Mentor
Doğulu olmak elbette ki kötü bir şey değil, bugün oluşan modern toplumun temelleri aslında Doğu’da atılmış ama bu zenginliğin sürdürülüp artırılmasının önünde en büyük engel “kul” zihniyeti olmuş.
Doğu’da Batı’ya göre en yaygın sorun bireysel öz güven ve bireysel farkındalığın düşük olması. Kolektif bilinç ve kendinden daha büyük değerlere tutunma, bunun sonucu kendini bir değer değil de “harcanabilir” bir meta olarak görmek sonunda bir güce bağlanıp hiçbir şeyi düşünmemeye yol açıyor ki bu özgür düşüncenin ve bilimsel gelişimin önündeki en büyük engel.
Zaten baktığınızda hemen hemen bütün Doğu toplumları bazı istisnalar hariç totaliter rejimlerle yönetiliyor veya demokrasileri vesayet altında yaşıyor; futbol da böyle, aynı düşünce özrü futbolu da etkiliyor.
Örneğin Ömer Üründül Fenerbahçe’nin ofsayt sistemi için demiş ki:
“Bir gün başa büyük bela açacak…”
Ben bundan daha yetersiz bir ifade duymadım, söylediği aslında doğru ama eksik. O güne kadar Fenerbahçe kaç atağı başlamadan bitirecek onun önemi yok, bin kere de olsa önemli değil, yeter ki hiç aksamasın. Böyle bir değerlendirme düz mantıktır ve spor medyasının kalitesinin nasıl yerlerde olduğunu gösterir.
Aynı hata büyük çoğunluk tarafından Fenerbahçe’nin oyunu değerlendirirken de yapılıyor. Şimdi forvetler çok gol atıyor ve ama defans çok gol yiyor diye defans ve kalecimiz kötü ilan ediliyor.
Çok basit bir önerme yazıyorum:
Eğer Fenerbahçe’nin ve rakibin her atağı gol olsa bile Fenerbahçe bütün maçlarını kazanır çünkü her maçta rakibinden daha çok atak yapıyor.
Yani Fenerbahçe defansının ve kalecinin çıkardığı her top rakiple aradaki farkın açılmasını sağlıyor.
Futbolda gol yememek bir amaç olamaz çünkü maç sadece gol atınca kazanılıyor.

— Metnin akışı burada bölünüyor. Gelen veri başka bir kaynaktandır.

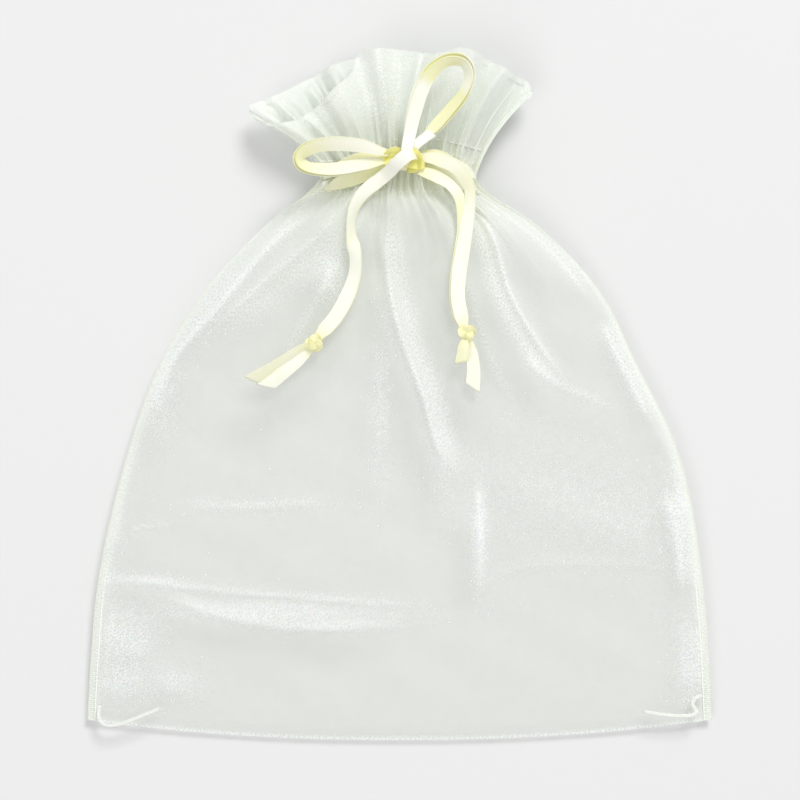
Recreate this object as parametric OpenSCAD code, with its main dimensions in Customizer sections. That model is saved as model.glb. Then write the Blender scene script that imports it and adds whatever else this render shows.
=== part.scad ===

Jorge Jesus’un (JJ) oyun sistemi de tamamen bunun üzerine kurulu. Savunma oyuncularının ilk görevi de hücuma katkı yapmak, onlardan beklenen bu. Defans hep ikinci planda, asıl olan atak sayısını ve gol etkinliğini rakipten üstte tutabilmek.
Düşünün, yıllardır Fenerbahçe’ye gelen santraforlar yerden yere vuruldu, geçen sene “Valencia kovulsun” diyen az değildi, Batshuayi Beşiktaş’tan teneke çalarak gönderildi ama ikisi de bu sene leblebi gibi gol atan yıldızlar; bunda hücum düşünen bir defansın etkinliğini tartışmak anlamsız.
Eğer JJ defans düşünen bir hoca olsa muhtemelen şimdi santraforlarımıza küfrediyor olacaktık, oysa onlardan daha çok sistemi tartışmalıyız. “Fenerbahçe’nin defansı kötü-defans oyuncuları kötü” tamamen şehir efsanesi, gerçekte Fenerbahçe’nin defansı diye bir şey yok, hücum başlatan bir organizasyonun ilk aşaması var, defansta artık ne tutarlarsa.
Doğru kolay gol yiyoruz ama ben yaşamım boyu bu kadar kolay gol atan bir Fenerbahçe görmedim. Saniyeler içinde kaleye gidip maçı bitiriyorlar.
Yani Hatice değil netice, defans değil tüm sistem.
JJ bunları biliyor, o yüzden Altay’dan da, Attila’dan da memnun.
Herkes diyor ki, “Kim Min-jae kalsa böyle olmazdı…”
Aynı olurdu; Altay gibi, Attila gibi ona da sallardık çünkü bakış açımız yanlış.